I've only ever been to Paris in the summer when it is bustling and bursting with life and you can sit and eat and drink outdoors late into the evening warmth. Pretty magical. So, yeah, the grey sky and cold would make it feel quite different and bleak. If it's any consolation, down here in Melbourne it's much the same -- the joy of blue skies in summer, beers in the warm evenings, so much good food (having said that, today and this week are decidedly average and overcast!) but in winter I find it depressing. It doesn't help that no-one understands how to insulate houses here. Double glazing is still some futuristic technology that hasn't ever properly caught on. Baffling. Memories of cosy days by a fireplace back in England carry a special charm.
Pinterest absolutely does seem the most benign of the social media platforms. It's a great space to just search for things and see so much inspiring art/photography.
In my own personal book club, I just started reading (correction: devouring) Bret Easton Ellis' new book, The Shards.

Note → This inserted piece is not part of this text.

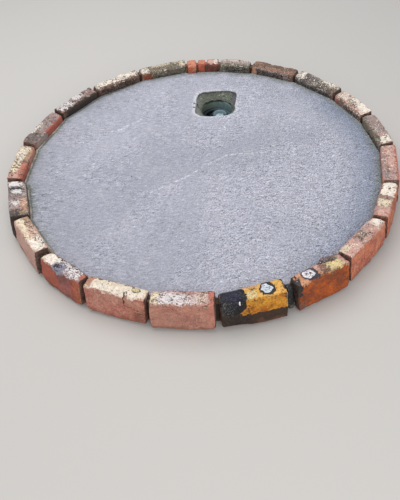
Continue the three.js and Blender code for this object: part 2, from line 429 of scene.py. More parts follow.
# Clay burnt through: two tones in soft clouds, a fine mottle, sand grains, and dark pits where straw
# and grit burnt out.
clay_effect, taken, given = effect(
    "burnt_clay",
    {"Place": [0.0, 0.0, 0.0], "Clay": (0.5, 0.3, 0.2, 1.0), "Burnt": (0.4, 0.2, 0.15, 1.0)},
    {"Color": "NodeSocketColor", "Height": "NodeSocketFloat"},
)
clouds = rise(noise(taken["Place"], 24.0, 6.0, 0.68), 0.36, 0.66)
mottle = noise(taken["Place"], 100.0, 4.0, 0.7)
grains = noise(taken["Place"], 250.0, 2.0, 0.6)
shaded = shade(blend(clouds, taken["Clay"], taken["Burnt"]), centred(mottle, 1.5) * centred(grains, 1.3))
pit = rise(noise(taken["Place"], 150.0, 1.0) + clouds * 0.05, 0.68, 0.74)
lead(blend(pit * 0.6, shaded, kiln_colors["umber"]), given["Color"])
lead(mottle + grains * 0.35 - pit * 0.8, given["Height"])

# A patch of another colour: the inside of a box or an ellipsoid in the block's own shares, first
# bent by noise by a few millimetres. Towards its edge, or where its cover is less than whole, it
# breaks into islands. As a film it is a stain instead, which only thins out.
patch_effect, taken, given = effect(
    "patch",
    {
        "Place": [0.0, 0.0, 0.0], "Share": [0.0, 0.0, 0.0], "Centre": [0.0, 0.0, 0.0],
        "Reach": [1.0, 1.0, 1.0], "Round": 0.0, "Rag": 0.3, "Soft": 0.3, "Cover": 1.0,
        "Grain": 60.0, "Film": 0.0,
    },
    {"Mask": "NodeSocketFloat"},
)
millimetres_as_shares = (1.6, 5.4, 2.9)
bends = vectors("SUBTRACT", noise(taken["Place"], taken["Grain"], 4.0, 0.62, "Color"), (0.5, 0.5, 0.5))
bends = vectors("MULTIPLY", bends, millimetres_as_shares)
bends = add_node("ShaderNodeVectorMath", 0, {0: bends, "Scale": taken["Rag"]}, operation="SCALE")
offset = vectors("SUBTRACT", vectors("ADD", taken["Share"], bends), taken["Centre"])
offset = vectors("DIVIDE", offset, taken["Reach"])
parts = split(vectors("ABSOLUTE", offset))
boxed = maths("MAXIMUM", maths("MAXIMUM", parts[0], parts[1]), parts[2])
away = between(taken["Round"], boxed, vectors("LENGTH", offset, output="Value"))
inside = fall((away - 1.0) / taken["Soft"], -1.0, 1.0)
islands = noise(taken["Place"], taken["Grain"] * 2.4, 4.0, 0.66)
kept = rise(islands - between(inside, 0.74, 0.66 - taken["Cover"] * 0.38), -0.03, 0.03)
film = maths("MULTIPLY", inside, centred(islands, 3.0, 0.65), clamp=True)
lead(between(taken["Film"], kept, film), given["Mask"])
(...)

I'm writing that because I want to tell everyone about the book, to talk about how I'm all-consumed by Bret's supposed coming-of-age story in the early 80s of LA, how I'm seemingly there *with* Bret and experiencing that vacuous and numb teenage life of privileged upper class teens in the midst of a lot of crazy things. It's as messed up, uncomfortable and dark as his other works, but it's an entrancing read and I just want to talk to anyone about it who'll listen! (So, sorry, forced you and anyone else who's read this to listen just then, apologies.)
Lovely to read your introduction, as I’m relatively new here and to Substack after setting up my own newsletter.
I’d love to hear of any recommendations as we land in Paris for a week at the end of February.
We were married at the church near Jules Joffrin metro some 20+ years ago and spend lots of time in and around the city (my husband is French). Like you, we’re always looking for something just below the skin of Paris.